The problem arose in Kentucky when state legislators decided to apportion the revenue based on where TVA owns property in the counties, rather than where the money is generated.
Last year, local school districts and governments received $164,879 from the state. Of that amount, the following payments were allocated: Barren County Fiscal Court, $30,528; city of Glasgow, $416; Barren County Schools, $133,057; and Glasgow Independent Schools, $869.
“Glasgow city schools and the city of Glasgow are golden examples,” said Ray. “We pay TVA something like $25 million a year, 5 percent of that would be $1.25 million.”
EPB collects that amount for TVA, which returns part of it to the state, then the distribution formula is based on where the property is owned, instead of where the money is collected.

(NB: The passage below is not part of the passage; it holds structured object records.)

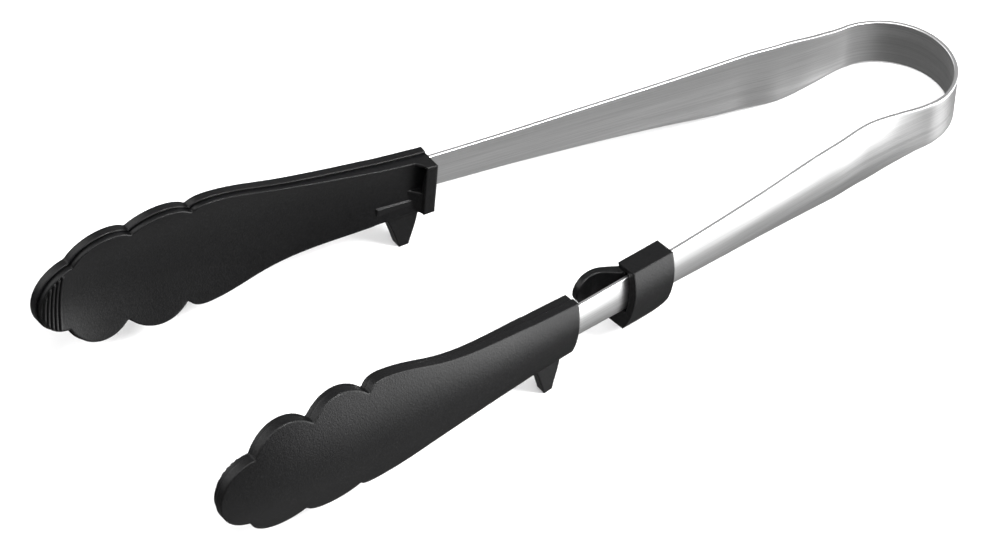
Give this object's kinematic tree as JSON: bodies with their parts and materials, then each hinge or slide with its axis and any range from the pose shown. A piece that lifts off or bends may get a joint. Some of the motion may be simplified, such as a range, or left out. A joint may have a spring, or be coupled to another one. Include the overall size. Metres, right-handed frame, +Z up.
{
  "type": "kitchen tongs",
  "caption": "Spring-loaded kitchen tongs: a bent steel strip carries scalloped nylon heads with feet, and a sliding hook lock on one arm.",
  "frame": {"origin": "centre of the footprint box on the surface the tongs lie on", "axes": "+X from the head tips towards the spring bend, +Y from the near arm (with the lock) to the far arm, +Z up"},
  "size_m": [0.252, 0.089, 0.0439],
  "materials": {
    "steel": "satin brushed",
    "nylon": "fine grain satin"
  },
  "bodies": {
    "bend": {"spring_bend": "steel"},
    "far_arm": {"far_arm_blade": "steel", "far_head_outer_shell": "nylon", "far_head_inner_shell": "nylon"},
    "near_arm": {"near_arm_blade": "steel", "near_head_outer_shell": "nylon", "near_head_inner_shell": "nylon"},
    "lock": {"lock_slider": "nylon"}
  },
  "joints": [
    {"name": "far_arm_flex", "type": "hinge", "parent": "bend", "child": "far_arm", "pos_m": [0.11957, 0.01273, 0.0071], "axis": [0.091, 0, 0.9959], "range_deg": [0, 8.85], "stiffness_Nm_per_rad": 3.9, "deforming": ["spring_bend"]},
    {"name": "near_arm_flex", "type": "hinge", "parent": "bend", "child": "near_arm", "pos_m": [0.11957, -0.01273, 0.0071], "axis": [-0.091, 0, -0.9959], "range_deg": [0, 8.85], "stiffness_Nm_per_rad": 3.9, "deforming": ["spring_bend"]},
    {"name": "lock_slide", "type": "slide", "parent": "near_arm", "child": "lock", "axis": [-0.9873, -0.1305, 0.0902], "range_m": [0, 0.0148]}
  ],
  "couplings": [
    {"joint": "near_arm_flex", "follows": "far_arm_flex", "ratio": 1}
  ]
}
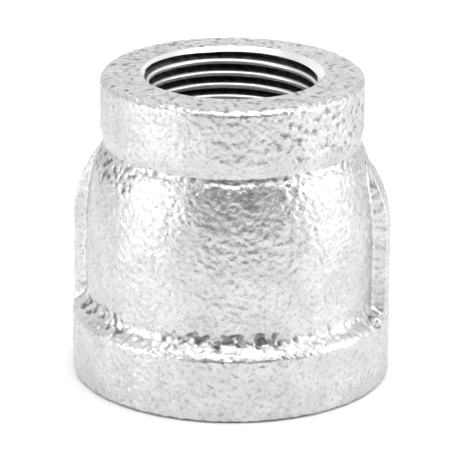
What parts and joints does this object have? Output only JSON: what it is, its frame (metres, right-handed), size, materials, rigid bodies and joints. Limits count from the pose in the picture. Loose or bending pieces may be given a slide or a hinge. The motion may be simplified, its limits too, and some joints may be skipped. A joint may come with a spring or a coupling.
{
  "type": "concentric reducer",
  "caption": "Bell-shaped threaded pipe reducer with a heavy band round each end, side ribs on the bell and an internal taper thread in each mouth.",
  "frame": {"origin": "centre of the large end's face, which is the bottom of the bounding box", "axes": "+Z along the pipe axis from the large end to the small end, X through the two ribs"},
  "size_m": [0.0458, 0.0458, 0.0443],
  "materials": {
    "zinc_coat": "hot-dip galvanised casting, bright silver with a fine pebbled skin",
    "cut_thread": "freshly cut iron thread, satin grey with fine tool lines"
  },
  "bodies": {
    "root": {"large_end_band": "zinc_coat", "bell": "zinc_coat", "rib_left": "zinc_coat", "rib_right": "zinc_coat", "small_end_band": "zinc_coat", "large_end_thread": "cut_thread", "small_end_thread": "cut_thread"}
  },
  "joints": []
}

TVA owns very little property in Barren County, but that’s still more than it owns in Glasgow. That is the reason why the county receives the largest share of the money and Glasgow receives so little, even though the city’s EPB customers are the ones paying in the money.
“Truthfully, most of our money that gets collected in Glasgow … winds up going to Muhlenberg County where TVA owns Paradise Steam Plant,” Ray said. “That’s where the major amount of property is. They get the lion’s share and the inequity in this environment is that the people of Glasgow are ponying up $1.25 million a year and it’s getting sent to Muhlenberg County and McCracken County where the major TVA property is owned.”
A more correct and equitable formula to redistribute the money would be to somehow send it back to where people pay it in, according to Ray.
“I’m sure well-meaning people put it in place and it made perfect sense at the time, but it’s not the 1930s anymore and now where the property is and where the people are paying the money are two completely different areas,” Ray said. “You have major population centers where people are (paying) all this money, but where TVA doesn’t own any facilities, so this money isn’t coming back.”